At this point we are actually done! We’ve done the clustering! But where are the results? How do I get the clusters? The clusterer object knows, and stores the result in an attribute labels_.

clusterer.labels_
array([2, 2, 2, ..., 2, 2, 0])

So it is an array of integers. What are we to make of that? It is an array with an integer for each data sample. Samples that are in the same cluster get assigned the same number. The cluster labels are 0 up numbers. We can thus determine the number of clusters found by checking what the largest cluster label is.

clusterer.labels_.max()
2

So we have a total of three clusters, with labels 0, 1, and 2. Importantly HDBSCAN is noise aware – it has a notion of data samples that are not assigned to any cluster. This is handled by assigning these samples the label -1. But wait, there’s more. The hdbscan library implements soft clustering, where wach data point is assigned a cluster membership score ranging from 0.0 to 1.0. A score of 0.0 represents a sample that is not in the cluster at all (all noise points will get this score) while a score of 1.0 represents a sample that is at the heart of the cluster (note that this is not the spatial centroid notion of core). You can access these scores via the probabilities_ attribute.

clusterer.probabilities_
array([ 0.83890858,  1.        ,  0.72629904, ...,  0.79456452,
        0.65311137,  0.76382928])

What about different metrics?

That is all well and good, but even data that is embedded in a vector space may not want to consider distances between data points to be pure Euclidean distance. What can we do in that case? We are still in good shape, since hdbscan supports a wide variety of metrics, which you can set when creating the clusterer object. For example we can do the following:

clusterer = hdbscan.HDBSCAN(metric='manhattan')
clusterer.fit(blobs)
clusterer.labels_
array([1, 1, 1, ..., 1, 1, 0])

What metrics are supported? Because we simply steal metric computations from sklearn we get a large number of metrics readily available.

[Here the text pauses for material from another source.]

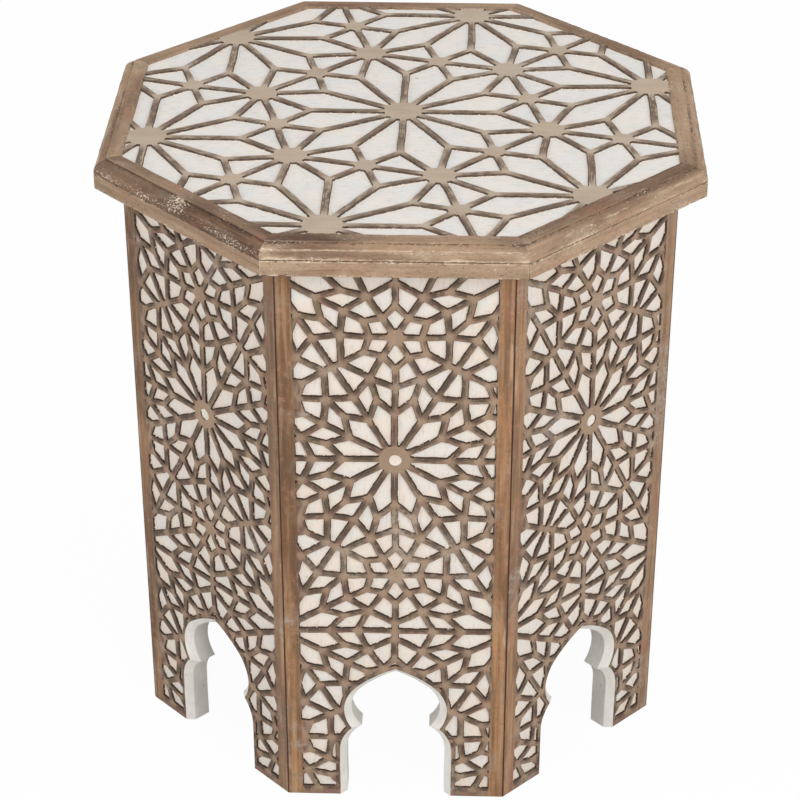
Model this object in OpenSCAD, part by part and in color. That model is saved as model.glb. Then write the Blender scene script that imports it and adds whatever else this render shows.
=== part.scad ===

hdbscan.dist_metrics.METRIC_MAPPING
{'braycurtis': hdbscan.dist_metrics.BrayCurtisDistance,
 'canberra': hdbscan.dist_metrics.CanberraDistance,
 'chebyshev': hdbscan.dist_metrics.ChebyshevDistance,
 'cityblock': hdbscan.dist_metrics.ManhattanDistance,
 'dice': hdbscan.dist_metrics.DiceDistance,
 'euclidean': hdbscan.dist_metrics.EuclideanDistance,
 'hamming': hdbscan.dist_metrics.HammingDistance,
 'haversine': hdbscan.dist_metrics.HaversineDistance,
 'infinity': hdbscan.dist_metrics.ChebyshevDistance,
 'jaccard': hdbscan.dist_metrics.JaccardDistance,
 'kulsinski': hdbscan.dist_metrics.KulsinskiDistance,
 'l1': hdbscan.dist_metrics.ManhattanDistance,
 'l2': hdbscan.dist_metrics.EuclideanDistance,
 'mahalanobis': hdbscan.dist_metrics.MahalanobisDistance,
 'manhattan': hdbscan.dist_metrics.ManhattanDistance,
 'matching': hdbscan.dist_metrics.MatchingDistance,
 'minkowski': hdbscan.dist_metrics.MinkowskiDistance,
 'p': hdbscan.dist_metrics.MinkowskiDistance,
 'pyfunc': hdbscan.dist_metrics.PyFuncDistance,
 'rogerstanimoto': hdbscan.dist_metrics.RogersTanimotoDistance,
 'russellrao': hdbscan.dist_metrics.RussellRaoDistance,
 'seuclidean': hdbscan.dist_metrics.SEuclideanDistance,
 'sokalmichener': hdbscan.dist_metrics.SokalMichenerDistance,
 'sokalsneath': hdbscan.dist_metrics.SokalSneathDistance,
 'wminkowski': hdbscan.dist_metrics.WMinkowskiDistance}

Distance matrices

What if you don’t have a nice set of points in a vector space, but only have a pairwise distance matrix providing the distance between each pair of points? This is a common situation. Perhaps you have a complex custom distance measure; perhaps you have strings and are using Levenstein distance, etc. Again, this is all fine as hdbscan supports a special metric called precomputed. If you create the clusterer with the metric set to precomputed then the clusterer will assume that, rather than being handed a vector of points in a vector space, it is recieving an all pairs distance matrix.

distance_matrix = pairwise_distances(blobs)
clusterer = hdbscan.HDBSCAN(metric='precomputed')
clusterer.fit(distance_matrix)
clusterer.labels_
array([1, 1, 1, ..., 1, 1, 2])

Note that this result only appears different due to a different labelling order for the clusters.